** What is asked **
Nothing may be dropped or altered: reproduce all the data.
————————
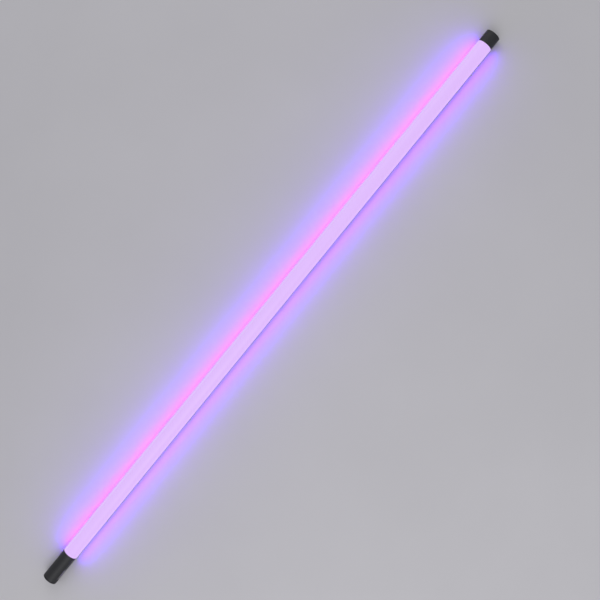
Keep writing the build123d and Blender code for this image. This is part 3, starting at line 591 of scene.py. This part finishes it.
def thread(name, node):
    """The ridge of a thread round the inside of a node's bore, as one closed helical strip."""
    low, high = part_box(node)
    start, end = low[0] + THREAD_PITCH, high[0] - THREAD_PITCH
    turns = (end - start) / THREAD_PITCH
    steps = int(turns * STEPS_PER_TURN)
    section = ((0.0, -0.42), (THREAD_DEPTH, -0.08), (THREAD_DEPTH, 0.08), (0.0, 0.42))
    verts, faces = [], []
    for i in range(steps + 1):
        angle = 2 * math.pi * turns * i / steps
        x = start + (end - start) * i / steps
        fade = max(0.05, min(1.0, i / 16, (steps - i) / 16))
        for inwards, along in section:
            r = THREAD_R + THREAD_SUNK - inwards * fade
            side, up = r * math.cos(angle), AXIS_Z + r * math.sin(angle)
            verts.append((x + along * THREAD_PITCH, side, up))
    size = len(section)
    for i in range(steps):
        for j in range(size):
            a, b = i * size + j, i * size + (j + 1) % size
            faces.append((a, b, b + size, a + size))
    faces.append(tuple(reversed(range(size))))
    faces.append(tuple(steps * size + j for j in range(size)))
    mesh = bpy.data.meshes.new(name)
    mesh.from_pydata(verts, [], faces)
    mesh.validate()
    finished(name, mesh, MATERIALS["steel"], TUBE_BODY)


def flap_ribs():
    """Three grip ribs near the free edge of the socket flap."""
    low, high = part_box("port_flap")
    ribs = [bar(0, -4.9 * MM + RIB_PITCH * i, (9.0 + 2.0 * i) * MM, 0.5 * MM) for i in range(3)]
    place = ((low[0] + high[0]) / 2, high[1] + RIB_HEIGHT / 2 - RIB_SUNK, AXIS_Z)
    slab("flap_ribs", ribs, RIB_HEIGHT, ON_FAR_SIDE, place,
         MATERIALS["flap"], "flap", 0.08 * MM)


tube_pieces()
display_pieces()
button_marks()
thread("control_thread", "control_insert")
thread("tail_thread", "tail_insert")
flap_ribs()


# ---- Stage, lights and camera ----


def floor_piece():
    """A plain floor that reaches far past the picture."""
    reach = FLOOR_REACH
    mesh = bpy.data.meshes.new("floor")
    corners = [(-reach, -reach, 0), (reach, -reach, 0), (reach, reach, 0), (-reach, reach, 0)]
    mesh.from_pydata(corners, [], [(0, 1, 2, 3)])
    mesh.materials.append(pale_floor())
    floor = bpy.data.objects.new("floor", mesh)
    floor.location.z = CAD_BOX[0][2] - FLOOR_GAP
    bpy.context.scene.collection.objects.link(floor)


def area_light(name, place, aim, size, power, color=(255, 255, 255)):
    """A rectangular lamp that faces a point."""
    data = bpy.data.lights.new(name, "AREA")
    data.shape = "RECTANGLE"
    data.size, data.size_y = size
    data.energy = power
    data.color = linear(color)[:3]
    lamp = bpy.data.objects.new(name, data)
    lamp.location = place
    lamp.rotation_euler = (Vector(aim) - Vector(place)).to_track_quat("-Z", "Y").to_euler()
    bpy.context.scene.collection.objects.link(lamp)
    return lamp


def spill_lights():
    """The tube's own light on the floor: a long narrow lamp low along each side of it."""
    low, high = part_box("diffuser")
    middle = (low[0] + high[0]) / 2
    for side, power in SPILL_POWERS:
        place = Vector((middle, side * SPILL_OFFSET, SPILL_HEIGHT))
        size = (high[0] - low[0], SPILL_WIDTH)
        lamp = area_light(f"spill_{side}", place, place, size, power, VIOLET)
        outwards = Vector((0, side, -SPILL_DROP)).normalized()
        along = Vector((1, 0, 0))
        across = (-outwards).cross(along)
        lamp.rotation_euler = Matrix((along, across, -outwards)).transposed().to_euler()


def studio():
    """Soft light from the sky and two large lamps."""
    world = bpy.data.worlds.new("studio")
    bpy.context.scene.world = world
    world.use_nodes = True
    sky = world.node_tree.nodes["Background"]
    sky.inputs["Color"].default_value = SKY_COLOR
    sky.inputs["Strength"].default_value = SKY_STRENGTH
    area_light("key", (-1.2, -1.6, 2.6), (0, 0, 0), (2.6, 2.6), KEY_POWER)
    area_light("fill", (1.8, 1.9, 2.2), (0, 0, 0), (2.4, 2.4), FILL_POWER)
    bpy.context.scene.view_settings.view_transform = "Standard"


def camera():
    """Looks at the lit front from a little to one side, with the tube leaning to the right."""
    lean = math.radians(CAMERA_LEAN)
    low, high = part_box("diffuser")
    target = Vector(((low[0] + high[0]) / 2, 0, AXIS_Z))
    distance = CAMERA_DISTANCE * (high[0] - low[0])
    side_tilt, end_tilt = math.radians(CAMERA_SIDE_TILT), math.radians(CAMERA_END_TILT)
    back = Vector((math.sin(end_tilt), -math.sin(side_tilt), math.cos(side_tilt))).normalized()
    along = Vector((1, 0, 0))
    along = (along - back * along.dot(back)).normalized()
    across = along.cross(back)
    up = along * math.cos(lean) - across * math.sin(lean)
    right = up.cross(back)
    data = bpy.data.cameras.new("camera")
    data.lens = CAMERA_LENS
    data.sensor_width = CAMERA_SENSOR
    data.clip_end = 100
    view = bpy.data.objects.new("camera", data)
    aim = target + right * AIM_RIGHT + along * AIM_ALONG
    turn = Matrix((right, up, back)).transposed().to_4x4()
    view.matrix_world = Matrix.Translation(aim + back * distance) @ turn
    bpy.context.scene.collection.objects.link(view)
    bpy.context.scene.camera = view


floor_piece()
spill_lights()
studio()
camera()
————————
** Result for this exercise **
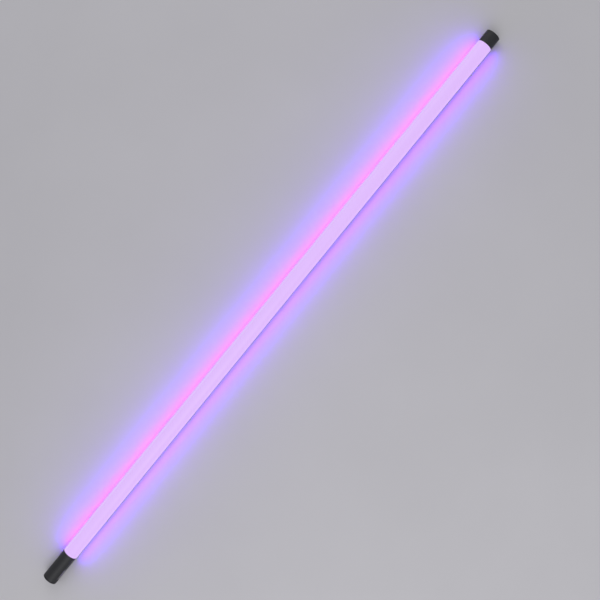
Keep writing the build123d and Blender code for this image. This is part 3, starting at line 591 of scene.py. This part finishes it.
def thread(name, node):
    """The ridge of a thread round the inside of a node's bore, as one closed helical strip."""
    low, high = part_box(node)
    start, end = low[0] + THREAD_PITCH, high[0] - THREAD_PITCH
    turns = (end - start) / THREAD_PITCH
    steps = int(turns * STEPS_PER_TURN)
    section = ((0.0, -0.42), (THREAD_DEPTH, -0.08), (THREAD_DEPTH, 0.08), (0.0, 0.42))
    verts, faces = [], []
    for i in range(steps + 1):
        angle = 2 * math.pi * turns * i / steps
        x = start + (end - start) * i / steps
        fade = max(0.05, min(1.0, i / 16, (steps - i) / 16))
        for inwards, along in section:
            r = THREAD_R + THREAD_SUNK - inwards * fade
            side, up = r * math.cos(angle), AXIS_Z + r * math.sin(angle)
            verts.append((x + along * THREAD_PITCH, side, up))
    size = len(section)
    for i in range(steps):
        for j in range(size):
            a, b = i * size + j, i * size + (j + 1) % size
            faces.append((a, b, b + size, a + size))
    faces.append(tuple(reversed(range(size))))
    faces.append(tuple(steps * size + j for j in range(size)))
    mesh = bpy.data.meshes.new(name)
    mesh.from_pydata(verts, [], faces)
    mesh.validate()
    finished(name, mesh, MATERIALS["steel"], TUBE_BODY)


def flap_ribs():
    """Three grip ribs near the free edge of the socket flap."""
    low, high = part_box("port_flap")
    ribs = [bar(0, -4.9 * MM + RIB_PITCH * i, (9.0 + 2.0 * i) * MM, 0.5 * MM) for i in range(3)]
    place = ((low[0] + high[0]) / 2, high[1] + RIB_HEIGHT / 2 - RIB_SUNK, AXIS_Z)
    slab("flap_ribs", ribs, RIB_HEIGHT, ON_FAR_SIDE, place,
         MATERIALS["flap"], "flap", 0.08 * MM)


tube_pieces()
display_pieces()
button_marks()
thread("control_thread", "control_insert")
thread("tail_thread", "tail_insert")
flap_ribs()


# ---- Stage, lights and camera ----


def floor_piece():
    """A plain floor that reaches far past the picture."""
    reach = FLOOR_REACH
    mesh = bpy.data.meshes.new("floor")
    corners = [(-reach, -reach, 0), (reach, -reach, 0), (reach, reach, 0), (-reach, reach, 0)]
    mesh.from_pydata(corners, [], [(0, 1, 2, 3)])
    mesh.materials.append(pale_floor())
    floor = bpy.data.objects.new("floor", mesh)
    floor.location.z = CAD_BOX[0][2] - FLOOR_GAP
    bpy.context.scene.collection.objects.link(floor)


def area_light(name, place, aim, size, power, color=(255, 255, 255)):
    """A rectangular lamp that faces a point."""
    data = bpy.data.lights.new(name, "AREA")
    data.shape = "RECTANGLE"
    data.size, data.size_y = size
    data.energy = power
    data.color = linear(color)[:3]
    lamp = bpy.data.objects.new(name, data)
    lamp.location = place
    lamp.rotation_euler = (Vector(aim) - Vector(place)).to_track_quat("-Z", "Y").to_euler()
    bpy.context.scene.collection.objects.link(lamp)
    return lamp


def spill_lights():
    """The tube's own light on the floor: a long narrow lamp low along each side of it."""
    low, high = part_box("diffuser")
    middle = (low[0] + high[0]) / 2
    for side, power in SPILL_POWERS:
        place = Vector((middle, side * SPILL_OFFSET, SPILL_HEIGHT))
        size = (high[0] - low[0], SPILL_WIDTH)
        lamp = area_light(f"spill_{side}", place, place, size, power, VIOLET)
        outwards = Vector((0, side, -SPILL_DROP)).normalized()
        along = Vector((1, 0, 0))
        across = (-outwards).cross(along)
        lamp.rotation_euler = Matrix((along, across, -outwards)).transposed().to_euler()


def studio():
    """Soft light from the sky and two large lamps."""
    world = bpy.data.worlds.new("studio")
    bpy.context.scene.world = world
    world.use_nodes = True
    sky = world.node_tree.nodes["Background"]
    sky.inputs["Color"].default_value = SKY_COLOR
    sky.inputs["Strength"].default_value = SKY_STRENGTH
    area_light("key", (-1.2, -1.6, 2.6), (0, 0, 0), (2.6, 2.6), KEY_POWER)
    area_light("fill", (1.8, 1.9, 2.2), (0, 0, 0), (2.4, 2.4), FILL_POWER)
    bpy.context.scene.view_settings.view_transform = "Standard"


def camera():
    """Looks at the lit front from a little to one side, with the tube leaning to the right."""
    lean = math.radians(CAMERA_LEAN)
    low, high = part_box("diffuser")
    target = Vector(((low[0] + high[0]) / 2, 0, AXIS_Z))
    distance = CAMERA_DISTANCE * (high[0] - low[0])
    side_tilt, end_tilt = math.radians(CAMERA_SIDE_TILT), math.radians(CAMERA_END_TILT)
    back = Vector((math.sin(end_tilt), -math.sin(side_tilt), math.cos(side_tilt))).normalized()
    along = Vector((1, 0, 0))
    along = (along - back * along.dot(back)).normalized()
    across = along.cross(back)
    up = along * math.cos(lean) - across * math.sin(lean)
    right = up.cross(back)
    data = bpy.data.cameras.new("camera")
    data.lens = CAMERA_LENS
    data.sensor_width = CAMERA_SENSOR
    data.clip_end = 100
    view = bpy.data.objects.new("camera", data)
    aim = target + right * AIM_RIGHT + along * AIM_ALONG
    turn = Matrix((right, up, back)).transposed().to_4x4()
    view.matrix_world = Matrix.Translation(aim + back * distance) @ turn
    bpy.context.scene.collection.objects.link(view)
    bpy.context.scene.camera = view


floor_piece()
spill_lights()
studio()
camera()